Eugen Ruge wurde 2011 für seinen Debütroman »In Zeiten des abnehmenden Lichts« mit dem Deutschen Buchpreis ausgezeichnet. Damals ging es um das generationenübergreifende Schicksal seiner Familie in der untergehenden DDR.
Nach einigen weniger erfolgreichen Romanen hat sich der 1954 geborene Autor nun erneut seiner Familie zugewandt. Die Geschichte seiner kommunistischen Familie ist das Lebensprojekt des Schriftstellers Eugen Ruge. In dem Roman »Metropol« erzählt er von seiner Großmutter, einer Agentin, die während des Großen Terrors in Moskau lebte.

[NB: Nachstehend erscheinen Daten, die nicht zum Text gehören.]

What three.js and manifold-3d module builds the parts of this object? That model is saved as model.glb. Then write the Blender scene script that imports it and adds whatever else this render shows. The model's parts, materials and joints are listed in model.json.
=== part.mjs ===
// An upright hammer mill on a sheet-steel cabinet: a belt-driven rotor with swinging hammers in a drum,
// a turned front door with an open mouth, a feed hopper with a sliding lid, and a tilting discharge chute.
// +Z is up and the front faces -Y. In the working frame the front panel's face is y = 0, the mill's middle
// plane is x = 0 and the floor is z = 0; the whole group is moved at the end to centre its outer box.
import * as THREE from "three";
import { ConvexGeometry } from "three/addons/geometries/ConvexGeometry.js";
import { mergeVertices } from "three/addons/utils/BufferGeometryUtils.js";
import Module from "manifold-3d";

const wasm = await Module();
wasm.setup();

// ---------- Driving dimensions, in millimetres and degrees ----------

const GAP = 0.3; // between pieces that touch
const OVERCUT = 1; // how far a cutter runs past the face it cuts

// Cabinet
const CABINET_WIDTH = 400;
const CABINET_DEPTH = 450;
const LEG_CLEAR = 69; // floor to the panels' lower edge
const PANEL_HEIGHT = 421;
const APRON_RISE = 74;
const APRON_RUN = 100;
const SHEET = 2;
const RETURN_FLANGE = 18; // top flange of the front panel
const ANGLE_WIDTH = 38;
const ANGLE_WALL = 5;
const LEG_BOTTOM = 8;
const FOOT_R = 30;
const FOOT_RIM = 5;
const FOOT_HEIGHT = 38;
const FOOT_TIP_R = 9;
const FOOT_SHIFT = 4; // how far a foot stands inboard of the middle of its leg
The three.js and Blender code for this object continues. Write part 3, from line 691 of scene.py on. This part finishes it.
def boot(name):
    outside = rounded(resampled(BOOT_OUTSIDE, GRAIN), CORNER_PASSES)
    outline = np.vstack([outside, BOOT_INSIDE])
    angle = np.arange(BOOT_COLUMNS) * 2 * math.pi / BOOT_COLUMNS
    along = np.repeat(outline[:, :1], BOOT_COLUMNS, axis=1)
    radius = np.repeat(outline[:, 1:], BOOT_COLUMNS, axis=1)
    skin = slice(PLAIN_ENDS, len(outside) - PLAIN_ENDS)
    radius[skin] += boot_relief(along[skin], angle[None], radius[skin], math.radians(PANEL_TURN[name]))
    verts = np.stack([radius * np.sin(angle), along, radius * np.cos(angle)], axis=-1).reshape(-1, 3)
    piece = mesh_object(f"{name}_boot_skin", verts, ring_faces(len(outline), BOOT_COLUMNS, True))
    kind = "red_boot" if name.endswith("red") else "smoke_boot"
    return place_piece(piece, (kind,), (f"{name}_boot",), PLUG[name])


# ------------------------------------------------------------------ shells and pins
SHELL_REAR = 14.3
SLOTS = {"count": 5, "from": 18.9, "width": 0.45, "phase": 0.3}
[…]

»Metropol« springt gegenüber dem Erstling einige Jahre zurück und zeichnet das Leben Ruges Großmutter ab 1936 in der Sowjetunion nach.
Auf der Flucht vor den Nazis ist die Kommunistin Charlotte mit ihrem Mann Wilhelm in die Sowjetunion emigriert. Dort arbeiten beide in der „Komintern“, einer Organisation, in der Kommunisten aus dem Ausland tätig sind.

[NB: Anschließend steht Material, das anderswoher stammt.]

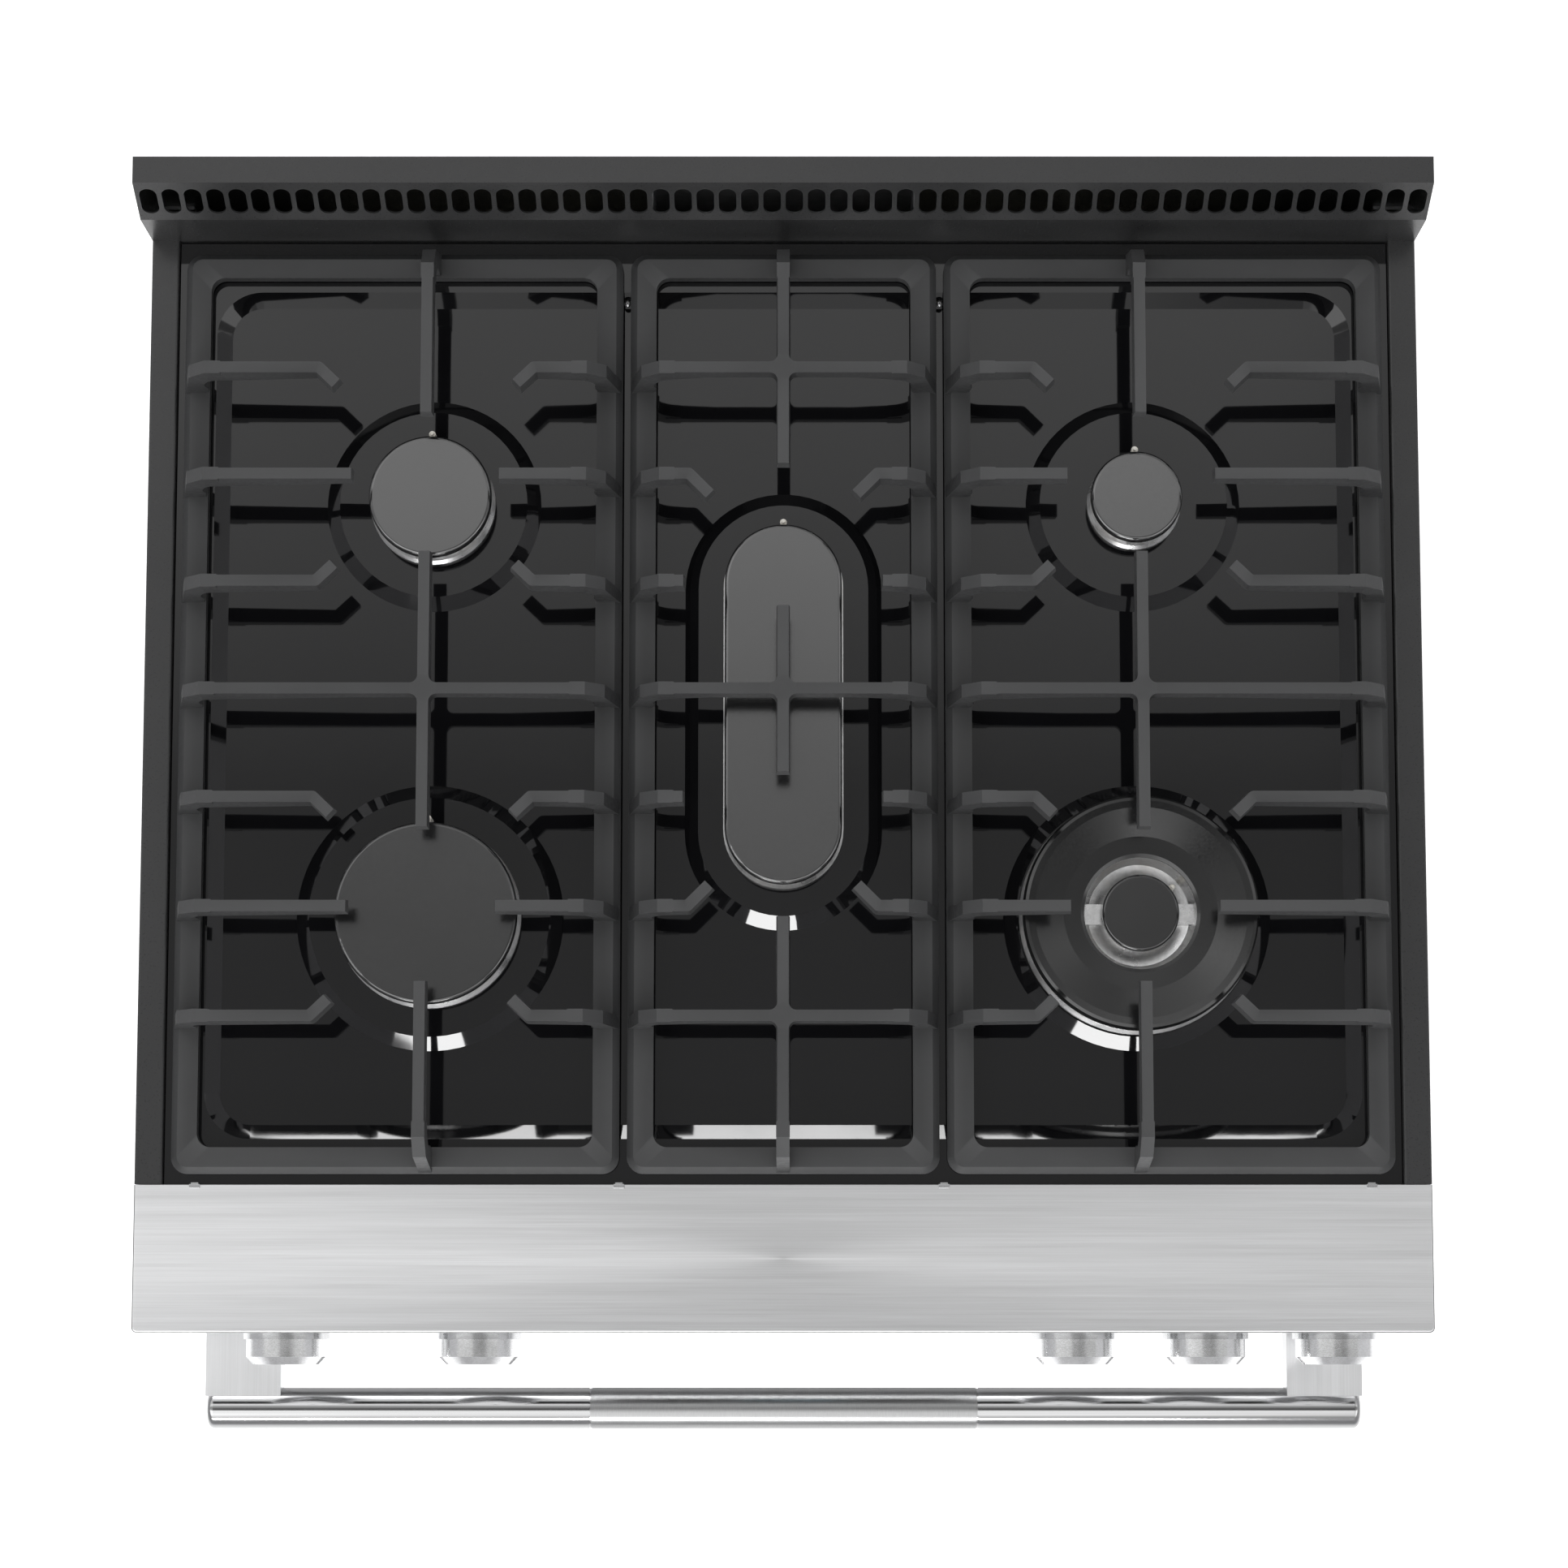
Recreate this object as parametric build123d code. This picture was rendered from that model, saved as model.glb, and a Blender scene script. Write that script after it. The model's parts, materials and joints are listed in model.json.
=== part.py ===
from build123d import *

import os
from math import atan2, cos, degrees, hypot, radians, sin

# A freestanding 30 inch gas range: five sealed burners under three cast-iron grates, a slotted
# backguard, five push-and-turn knobs, an oven with a drop-down door, and a storage drawer.
#
# Millimetres. +X is the user's right, +Y runs from front to back, +Z is up. The origin is on the
# floor, below the centre of the overall box, handle included. back(d) is the Y of a plane d behind
# the ledge's front edge.

os.makedirs("parts", exist_ok=True)

# ---------------------------------------------------------------- driving dimensions
WIDTH = 759.0  # body, over the side panels
TOP = 914.0  # height of the side rails and the front ledge
BODY_DEPTH = 682.0  # front edge of the ledge to the rear panel
HANDLE_REACH = 58.0  # front of the handle, ahead of the ledge
SHEET = 1.2  # steel sheet of the casings
PAN_SHEET = 1.5

HALF = WIDTH / 2
LEDGE_Y = HANDLE_REACH - (BODY_DEPTH + HANDLE_REACH) / 2


def back(distance):
    """Y of a plane this far behind the front edge of the ledge."""
    return LEDGE_Y + distance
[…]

Doch schon bald rückt etwas in den Mittelpunkt ihres Daseins, das heute als die „Große Säuberung“ bekannt ist. Diktator Stalin ließ damals und auch später noch zum Teil völlig grundlos Menschen verhaften und zum Tode verurteilen, die seine Macht gefährden konnten. Es begann eine Zeit der Angst und der Denunziation.
Auch Charlotte und Wilhelm sind bedroht. Sie kannten jemanden der Verhafteten. Allein das reicht schon, sie ihres Jobs bei der Komintern zu entheben und sie im Hotel „Metropol“ – darauf bezieht sich der Titel – zu parken. Eine quälende Zeit der Ungewissheit beginnt.
Dem Autor gelingt es hervorragend, den Schrecken greifbar zu machen, dem politisch tätige Menschen in dieser Zeit in der Sowjetunion ausgesetzt gewesen sein müssen – einem Land, in dem man bei Minusgraden im Winter nach Lebensmitteln anstehen musste und es keine vernünftigen Schuhe gab.
Ruge stellt jedoch nicht allein Charlotte in den Vordergrund. Er lässt uns auch in die Köpfe eines Richters schauen, der Todesurteile am Fließband unterschreibt, und einer weiteren Komintern-Mitarbeiterin.
In diesem großen Roman geht es um die blutig enttäuschten Träume und Irrtümer, die Charlotte und Wilhelm nur zufällig überlebten – und deren Drama jetzt hoffentlich viele berühren wird.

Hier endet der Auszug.